### Objective
What follows is a listing; give it again exactly, in its entirety.
*-*-*
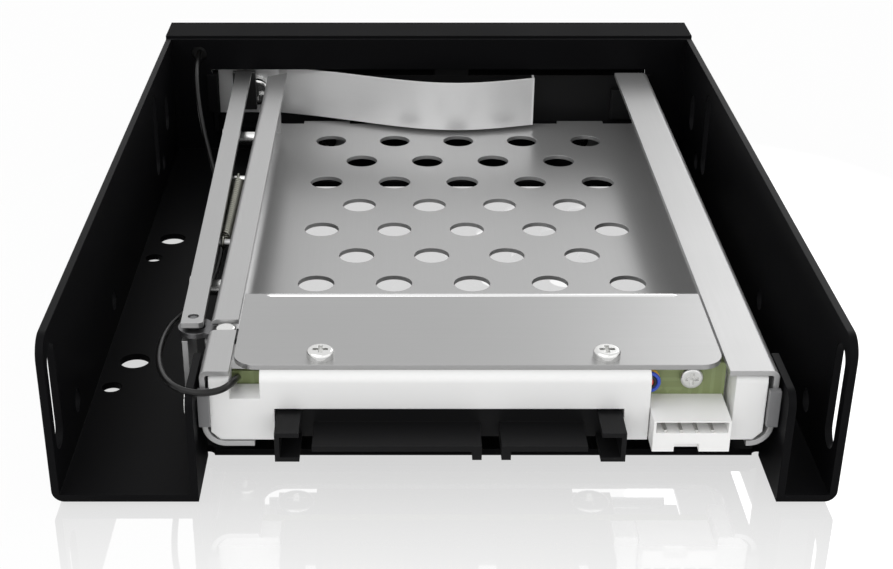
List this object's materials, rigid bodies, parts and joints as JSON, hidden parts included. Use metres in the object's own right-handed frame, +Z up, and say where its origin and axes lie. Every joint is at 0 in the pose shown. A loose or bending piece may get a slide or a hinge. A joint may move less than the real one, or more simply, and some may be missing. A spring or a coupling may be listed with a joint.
{
  "type": "hot swap drive cage",
  "caption": "Sheet steel hot swap cage for a 2.5 inch drive in a black 3.5 inch bay bracket, with a side-hinged front door, push bar eject and rear connectors.",
  "frame": {"origin": "centre of the bracket's four small bottom mounting holes, on the bracket's underside", "axes": "+Z up; -Y towards the front panel and door, +Y towards the rear connectors; +X towards the side with the push bar and eject lever"},
  "size_m": [0.1018, 0.1372, 0.0246],
  "materials": {
    "black_paint": "satin",
    "black_plastic": "matte",
    "bright_steel": "satin",
    "dark_steel": "satin",
    "screw_steel": "polished",
    "white_plastic": "matte",
    "grey_plastic": "matte",
    "board_green": "matte",
    "connector_black": "satin",
    "contact_gold": "polished",
    "pin_tin": "polished",
    "yellow_insulation": "satin",
    "blue_insulation": "satin",
    "black_insulation": "satin",
    "red_insulation": "satin",
    "clear_plastic": "clear"
  },
  "bodies": {
    "chassis": {"bay_bracket": "black_paint", "front_bezel": "black_plastic", "drive_cage": "bright_steel", "side_rivets": "screw_steel", "lip_screws": "screw_steel", "rear_cover_plate": "bright_steel", "cover_screws": "screw_steel", "backplane_holder": "white_plastic", "holder_clips": "grey_plastic", "backplane_board": "board_green", "board_screw": "screw_steel", "holder_screws": "screw_steel", "foot_screw": "screw_steel", "rear_sata_connector": "connector_black", "rear_contacts": "contact_gold", "drive_sata_connector": "connector_black", "drive_contacts": "contact_gold", "power_header": "white_plastic", "header_pins": "pin_tin", "wire_yellow": "yellow_insulation", "wire_blue": "blue_insulation", "wire_black": "black_insulation", "wire_red": "red_insulation", "lever_rivet": "screw_steel", "guide_studs": "screw_steel", "return_spring": "screw_steel", "spring_post": "screw_steel", "light_board": "board_green", "light_pipes": "clear_plastic", "led_lead": "black_insulation"},
    "push_bar": {"push_bar": "bright_steel", "bar_pin": "dark_steel", "eject_button": "black_plastic"},
    "eject_lever": {"eject_lever": "dark_steel"},
    "door": {"door": "black_plastic", "door_liner": "black_plastic", "door_stop": "black_plastic", "door_catch": "black_plastic", "door_pins": "screw_steel", "leaf_spring": "bright_steel", "leaf_screw": "screw_steel"}
  },
  "joints": [
    {"name": "push_bar_slide", "type": "slide", "parent": "chassis", "child": "push_bar", "axis": [0, 1, 0], "range_m": [0, 0.003], "stiffness_N_per_m": 200, "springref_m": -0.003, "deforming": ["return_spring"]},
    {"name": "eject_lever_hinge", "type": "hinge", "parent": "chassis", "child": "eject_lever", "pos_m": [0.0291, 0.03375, 0.0154], "axis": [0, 0, 1], "range_deg": [0, 35]},
    {"name": "door_hinge", "type": "hinge", "parent": "chassis", "child": "door", "pos_m": [0.0447, -0.0819, 0.0089], "axis": [0, 0, 1], "range_deg": [0, 90]}
  ],
  "couplings": [
    {"joint": "eject_lever_hinge", "follows": "push_bar_slide", "rad_per_m": 202.81}
  ]
}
*-*-*
### Complete answer
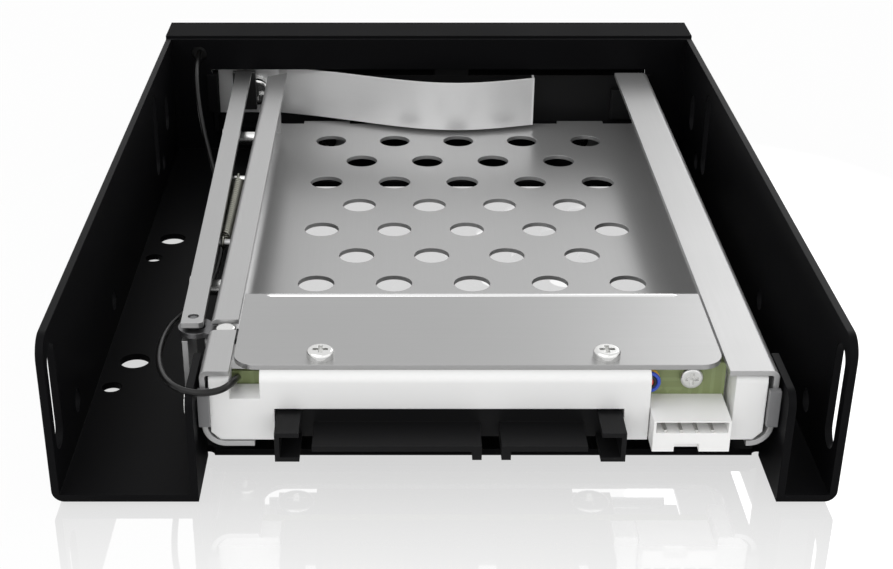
List this object's materials, rigid bodies, parts and joints as JSON, hidden parts included. Use metres in the object's own right-handed frame, +Z up, and say where its origin and axes lie. Every joint is at 0 in the pose shown. A loose or bending piece may get a slide or a hinge. A joint may move less than the real one, or more simply, and some may be missing. A spring or a coupling may be listed with a joint.
{
  "type": "hot swap drive cage",
  "caption": "Sheet steel hot swap cage for a 2.5 inch drive in a black 3.5 inch bay bracket, with a side-hinged front door, push bar eject and rear connectors.",
  "frame": {"origin": "centre of the bracket's four small bottom mounting holes, on the bracket's underside", "axes": "+Z up; -Y towards the front panel and door, +Y towards the rear connectors; +X towards the side with the push bar and eject lever"},
  "size_m": [0.1018, 0.1372, 0.0246],
  "materials": {
    "black_paint": "satin",
    "black_plastic": "matte",
    "bright_steel": "satin",
    "dark_steel": "satin",
    "screw_steel": "polished",
    "white_plastic": "matte",
    "grey_plastic": "matte",
    "board_green": "matte",
    "connector_black": "satin",
    "contact_gold": "polished",
    "pin_tin": "polished",
    "yellow_insulation": "satin",
    "blue_insulation": "satin",
    "black_insulation": "satin",
    "red_insulation": "satin",
    "clear_plastic": "clear"
  },
  "bodies": {
    "chassis": {"bay_bracket": "black_paint", "front_bezel": "black_plastic", "drive_cage": "bright_steel", "side_rivets": "screw_steel", "lip_screws": "screw_steel", "rear_cover_plate": "bright_steel", "cover_screws": "screw_steel", "backplane_holder": "white_plastic", "holder_clips": "grey_plastic", "backplane_board": "board_green", "board_screw": "screw_steel", "holder_screws": "screw_steel", "foot_screw": "screw_steel", "rear_sata_connector": "connector_black", "rear_contacts": "contact_gold", "drive_sata_connector": "connector_black", "drive_contacts": "contact_gold", "power_header": "white_plastic", "header_pins": "pin_tin", "wire_yellow": "yellow_insulation", "wire_blue": "blue_insulation", "wire_black": "black_insulation", "wire_red": "red_insulation", "lever_rivet": "screw_steel", "guide_studs": "screw_steel", "return_spring": "screw_steel", "spring_post": "screw_steel", "light_board": "board_green", "light_pipes": "clear_plastic", "led_lead": "black_insulation"},
    "push_bar": {"push_bar": "bright_steel", "bar_pin": "dark_steel", "eject_button": "black_plastic"},
    "eject_lever": {"eject_lever": "dark_steel"},
    "door": {"door": "black_plastic", "door_liner": "black_plastic", "door_stop": "black_plastic", "door_catch": "black_plastic", "door_pins": "screw_steel", "leaf_spring": "bright_steel", "leaf_screw": "screw_steel"}
  },
  "joints": [
    {"name": "push_bar_slide", "type": "slide", "parent": "chassis", "child": "push_bar", "axis": [0, 1, 0], "range_m": [0, 0.003], "stiffness_N_per_m": 200, "springref_m": -0.003, "deforming": ["return_spring"]},
    {"name": "eject_lever_hinge", "type": "hinge", "parent": "chassis", "child": "eject_lever", "pos_m": [0.0291, 0.03375, 0.0154], "axis": [0, 0, 1], "range_deg": [0, 35]},
    {"name": "door_hinge", "type": "hinge", "parent": "chassis", "child": "door", "pos_m": [0.0447, -0.0819, 0.0089], "axis": [0, 0, 1], "range_deg": [0, 90]}
  ],
  "couplings": [
    {"joint": "eject_lever_hinge", "follows": "push_bar_slide", "rad_per_m": 202.81}
  ]
}